The maximum number of salamander skins is 31.
I think the max life is 56 with the golden apple, 28 without. But up to 63 can be entered without a problem. Starting with only 1 life is glitched for me. Zero is allowed, but I promise you won't get far.
I've written a utility to enter passwords into an emulator window automatically (in Linux at least), and may post it at some point.
Steve Hicks (sdh33 at cornell edu)
BoO passwords have 26 characters from an alphabet of 64. In order, 0-9 correspond to 0x00-0x09, A-Z to 0x0A-0x24, a-z to 0x25-0x3D, and ? and ! to 0x3E and 0x3F. Thus, each character is 6 bits, and all arithmetic we will do from now on is thus modulo 64.
The actual information content of the password is 23 characters long. Two characters are used for checksums and one is arbitrary. Call the 23 characters a(1) through a(23). The first checksum is to pick a(0) such that a(0)+...+a(23)=0x00. Now pick an arbitrary character c(0). Compute c(i+1)=[c(i)^a(i)]+d(i) where d(i)=0x38,0x0A,0x12,0x26,... for i=0,1,2,3 and repeating with a period of 4 beyond that.
We now have c(0)...c(24), giving 25 characters. The last character c(25) is computed soo that c(0)+...+c(25)=0x00. If both of these checksums are satisfied, then the password is valid.

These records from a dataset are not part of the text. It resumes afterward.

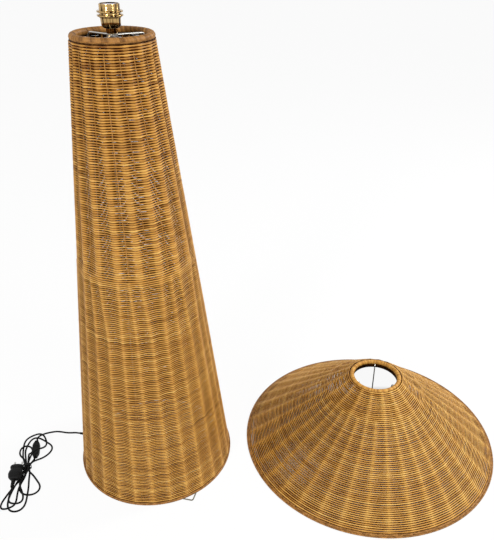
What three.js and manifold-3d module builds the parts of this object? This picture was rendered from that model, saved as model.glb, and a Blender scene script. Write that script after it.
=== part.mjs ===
// Rattan floor lamp with its shade standing beside it: a woven tapered column on a wire frame, a brass bulb
// holder on three wire legs, a wide woven shade with a dropped fitter ring, and a cord in a tied hank.
// Millimetres, +Z up, standing on z = 0, centred on the box round the column and the shade.
import * as THREE from 'three';
import { mergeVertices } from 'three/addons/utils/BufferGeometryUtils.js';
import Module from 'manifold-3d';

const wasm = await Module();
wasm.setup();

// Shared
const gap = 0.3; // left between pieces that touch
const overrun = 2; // how far a cut runs past the face that it opens

// Column
const columnHeight = 1100;
const columnBaseRadius = 207;
const columnTopRadius = 81.3;
const columnRimHeight = 8;
const columnRimLip = 1.6; // how far the base rim stands out past the weave
const columnRimRound = 2;

// Shade, and where it stands seen from the column
const shadeHeight = 228.4;
const shadeBaseRadius = 356;
const shadeTopRadius = 70.5;
const shadeHoleRadius = 58;
const shadeRimRun = 11.4; // up the slant
const shadeRimRound = 1.4;
const shadeStandGap = 48; // between the two base rims
const shadeStandBearing = 5.245; // degrees

// Weave: upright stakes that the rows pass in front of, with thin ones between that they pass behind
const bandDepth = 5.4; // how far the rows fall back between two stakes
const weaveWall = 3.6;
const weaveSteps = 108; // points round one row
const upperBandShares = [0, 0.55, 1, 0.72, 1, 0.55];
const lowerBandShares = [0, 0.92, 0.72, 0.92];
const narrowBandShares = [0, 0.85, 0.85];
const stakeGroups = 9; // two stakes each above the splice and three below
const columnGroupBearing = -97; // degrees
const columnSpliceHeight = 626; // where the extra stakes come in
const columnSpliceRun = 150; // below it they spread to even steps
const spliceLip = 6;
const shadeBandBearing = -104; // degrees
const shadeSplice = 288; // up the slant, where the shade's stakes double

// Wire frame
const hoopWire = 3.6;
const hoopSteps = 36;
const hoopSides = 5;
const legWire = 3.6;
const legBend = 9;
const legBearings = [28, 148, 268]; // degrees
const legTopBelow = 6.4; // from the column's top to where the legs leave the hub
const middleHoopHeight = 618;
const lowerHoopHeight = 296;
const toeWire = 3.2;
const toeBearing = -58.2; // degrees
const toeOut = 18; // past the column's base radius
const toeLeg = 46;
const toeCorner = 46; // degrees between a leg and the line to the column's axis
const toeBend = 5;

// Hub, boss and nipple
const hubRadius = 10.8;
const hubHeight = 5.4;
const bossRadius = 10.8;
const bossHeight = 9;
const nippleRadius = 5;
const nippleBore = 3.4;
const nutHeight = 3;
const nutRadius = 8.6;
const nippleSpare = 1.6; // thread that shows past each nut

// Bulb holder
const capHeight = 20;
const capFootRadius = 13.6;
const capTopRadius = 19.2;
const capWall = 1;
const capFloor = 1.4;
const capBeadRadius = 20.5;
const capBeadHeight = 2.4;
const holderShellRadius = 19.6;
const holderShellWall = 0.9;
const holderShellHeight = 21.6;
const holderLip = 2.2; // how far the shell's top edge turns in
const holderRingRadius = 24.4;
const holderRingHeight = 3;
const holderRingCollar = 1.6;
const holderRingSpacing = 6.9; // from the lower ring's foot to the upper ring's
const insertWall = 3.1;
const insertFloor = 9.5;
const insertFoot = 7.5; // above the cap's foot
const linerRadius = 14;
const linerWall = 0.5;
const linerHeight = 17.4;
const linerWave = 1.2; // depth of the bulb thread
const linerTurns = 3;
const contactRadius = 3.4;
const contactHeight = 2.6;
const contactPocket = 3.4;
const contactTravel = 1.5; // room below it for its spring
const lathSteps = 28;

// Shade fitter
const fitterDrop = 90; // from the shade's top to the ring's upper face
const fitterRingRadius = 28;
const fitterRingHeight = 2.4;
const fitterWire = 3.2;
const fitterBearings = [82, 202, 322]; // degrees
const fitterTopBelow = 9; // from the shade's top to the spokes' upper ends

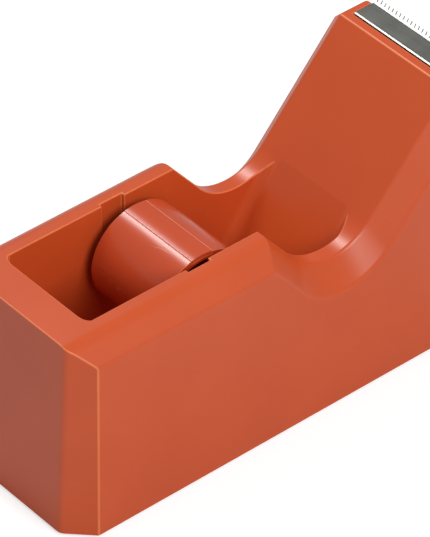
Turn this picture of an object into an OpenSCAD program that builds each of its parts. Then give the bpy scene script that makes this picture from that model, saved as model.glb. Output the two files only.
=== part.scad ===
// Desk tape dispenser: a moulded block with a well for the roll, a saddle,
// a raised neck with a serrated cutter, a lift-out hub and a weighted base.
// Lengths are in millimetres. +X runs from the rear rim to the cutter, +Z is up,
// and the origin is on the desk under the middle of the overall length.

/* [Housing] */
// Width across the two side walls
body_w = 46; // [40:1:60]
// Height of the flat rim above the housing's bottom edge
rim_h = 52.8; // [50:0.2:64]
// Rear rim to the foremost point of the toe, at the bottom edge
toe_x = 122.2; // [122:0.2:150]
// How far the rear face leans back between rim and bottom edge
rear_draft = 1.8; // [0.5:0.1:3]
// Corner chamfer of the upright edges, at rim height
corner_chamfer = 5; // [3:0.5:7]
// Extra corner chamfer at the bottom edge
corner_flare = 1.15; // [0.5:0.05:2]
// Bevel of the two long top edges
edge_bevel = 5; // [3:0.5:6]
// Thickness of the outer skin
skin = 2.6; // [2:0.1:3]

/* [Saddle and neck] */
// Rear rim to the peak where the side walls start to drop
peak_x = 56.8; // [54:0.2:64]
// Slope of the drop behind the saddle, in degrees
drop_angle = 50.8; // [46:0.2:56]
// Radius of the saddle's bottom
saddle_r = 14; // [10:0.5:16]
// Height of the head's flat top above the housing's bottom edge
head_h = 68.4; // [66:0.2:80]
// Rear rim to the top edge of the neck face
neck_top_x = 108.8; // [107:0.2:112]
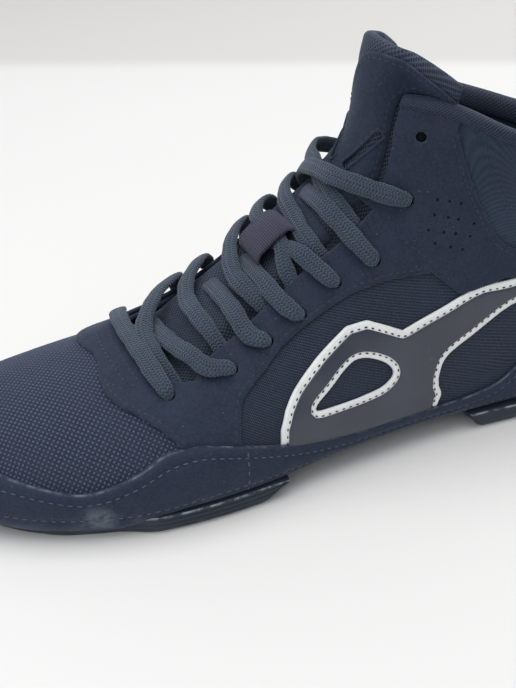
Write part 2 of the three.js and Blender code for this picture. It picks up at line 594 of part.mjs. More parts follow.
// strand from an eyelet across the tongue to the other edge one hole lower, where it goes under
function strand(k, side) {
  const [rowA, angleA] = EYELETS[k];
  const [rowB] = EYELETS[k - 1];
  const from = rowA - 0.06;
  const to = mix(rowB, rowA, k === 6 ? 0.5 : 0.42);
  const free = (k === 6 ? 1.9 : 1.1) + LACE_THICK / 2; // the top pair lies on the patch
  const over = laceOver + 0.25;
  const edge = throatOpen(to) - 3.5;
  const way = (t) => mix(from, to, t);
  return laceBar([
    [from, side * (angleA - 5.5), laceOver], [way(0.1), side * (angleA - 9), over],
    [way(0.24), side * 25, over + 0.3], [way(0.4), side * 13, over + 0.1],
    [way(0.52), side * 2, over - 0.1], [way(0.66), side * -8, over - 0.3],
    [way(0.84), side * -(edge - 7), free + 0.9], [way(1), side * -edge, free],
  ]);
}
const laceCross = (k) => strand(k, 1).add(strand(k, -1));
const first = EYELETS[0];
const firstBar = laceBar([-1, -0.72, -0.42, -0.14, 0.14, 0.42, 0.72, 1].map((t) => {
  const angle = t * (first[1] - 5.5);
  return [first[0] + 0.32 * (1 - t * t), angle, laceOver + 0.5 * (1 - t * t)];
}));

// keeper loop on the tongue, standing over the crossing of the fifth pair
const LOOP_WIDTH = 12;
const LOOP_WALL = 1.1;
const loopHigh = laceOver + 0.25 + LACE_THICK / 2 + 4 * GAP + LOOP_WALL / 2;
const loopLow = -0.4 + 0.4 * GAP;
const loopStops = [
  [8.87, loopLow], [8.91, mix(loopLow, loopHigh, 0.35)], [8.94, mix(loopLow, loopHigh, 0.85)],
  [9.04, loopHigh], [9.42, loopHigh + 0.2],
  [9.80, loopHigh], [9.92, mix(loopLow, loopHigh, 0.85)], [9.96, mix(loopLow, loopHigh, 0.35)],
  [10.02, loopLow],
].map(([row, offset]) => onSkin(row, 1.5, offset));
const laceLoop = toSolid(bar(loopStops.map((p) => p[0]), loopStops.map((p) => p[1]),
  LOOP_WIDTH, LOOP_WALL, 4));

// ---- looks ----
const paint = {
  suede: { color: 0x2c3648, roughness: 0.85, metalness: 0 },
  mesh: { color: 0x1e263c, roughness: 0.95, metalness: 0 },
  gloss: { color: 0x222a3c, roughness: 0.45, metalness: 0 },
  rubber: { color: 0x303848, roughness: 0.7, metalness: 0 },
  lace: { color: 0x465468, roughness: 0.9, metalness: 0 },
  loop: { color: 0x302e4c, roughness: 0.9, metalness: 0 },
  lining: { color: 0x202838, roughness: 0.95, metalness: 0 },
};
const shoe = new THREE.Group();
function add(name, solid, look) {
  const mesh = new THREE.Mesh(toGeometry(solid), new THREE.MeshStandardMaterial(paint[look]));
  mesh.name = name;
  shoe.add(mesh);
}
add("upper", upper, "mesh");
add("rand", rand, "suede");
add("midsole", midsole, "rubber");
add("insole", insole, "lining");
add("outsole_forefoot", forefoot, "rubber");
add("outsole_heel", heel, "rubber");
add("eyestay", eyestay, "suede");
add("ankle_panel_lateral", anklePanel(1), "suede");
add("ankle_panel_medial", anklePanel(-1), "suede");
add("saddle_lateral", saddle(1), "gloss");
add("saddle_medial", saddle(-1), "gloss");
add("heel_counter", counter, "suede");
add("collar_binding", collarBinding, "suede");
add("tongue", tongue, "mesh");
add("tongue_patch", tonguePatch, "suede");
add("lace_loop", laceLoop, "loop");
add("lace_bar_1", firstBar, "lace");
for (let k = 1; k < 7; k++) add(`lace_cross_${k + 1}`, laceCross(k), "lace");

export default shoe;
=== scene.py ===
import math
import bpy, bmesh
import numpy as np
from mathutils import Vector, Matrix, kdtree, bvhtree
from mathutils.geometry import delaunay_2d_cdt


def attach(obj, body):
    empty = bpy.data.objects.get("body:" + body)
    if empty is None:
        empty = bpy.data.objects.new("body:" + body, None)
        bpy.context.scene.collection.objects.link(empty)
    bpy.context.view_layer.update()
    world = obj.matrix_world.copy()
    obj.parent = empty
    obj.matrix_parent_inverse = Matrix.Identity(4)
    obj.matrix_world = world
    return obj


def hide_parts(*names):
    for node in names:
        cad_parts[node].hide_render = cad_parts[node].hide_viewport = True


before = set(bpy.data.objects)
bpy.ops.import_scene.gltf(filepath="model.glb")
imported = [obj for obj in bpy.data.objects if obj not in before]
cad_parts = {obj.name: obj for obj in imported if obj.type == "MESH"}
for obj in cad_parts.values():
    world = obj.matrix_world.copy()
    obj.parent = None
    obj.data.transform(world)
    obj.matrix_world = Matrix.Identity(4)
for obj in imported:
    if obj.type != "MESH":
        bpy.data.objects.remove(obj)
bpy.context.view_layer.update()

# the photo's viewing angle, mm in the part's frame
cameraView = {"target": (111.9, 0.0, 36.7), "azimuth": 157.5, "elevation": 32.1, "distance": 462.0,
              "lens": 62.8, "roll": 0.13}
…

A note about how I figured this out: I began with a list of all 64 null passwords (names 000000 and not collecting any items - FCEU's "~" key, which runs the game at super speed, made this a LOT easier). XORing any pair of these together, shows strong (but not quite fully-ordered) patterns, as well as XORing adjacent bits. I also XORed with slightly more advanced passwords (at a different location, with 1 or more olives, etc, and picking the null password that was most similar). Finally, what really started to open it up was changing the name by one or two letters. I noticed that there was a single byte, to the left of which it matched one null password and the right matched the other ("xorpass | grep 00" was a lifesaver, especially since it highlights the zeros in red). In light of that, and noticing repeated patterns in the set of null passwords, I tried finding a recursion formula for the next letter given the previous that would work for all 64 passwords with the same meaning, and came up with this XOR-ADD pattern. The checksums were pretty easy since all the characters just add to zero, and it was obvious where they were by how passwords always changed the first and last characters.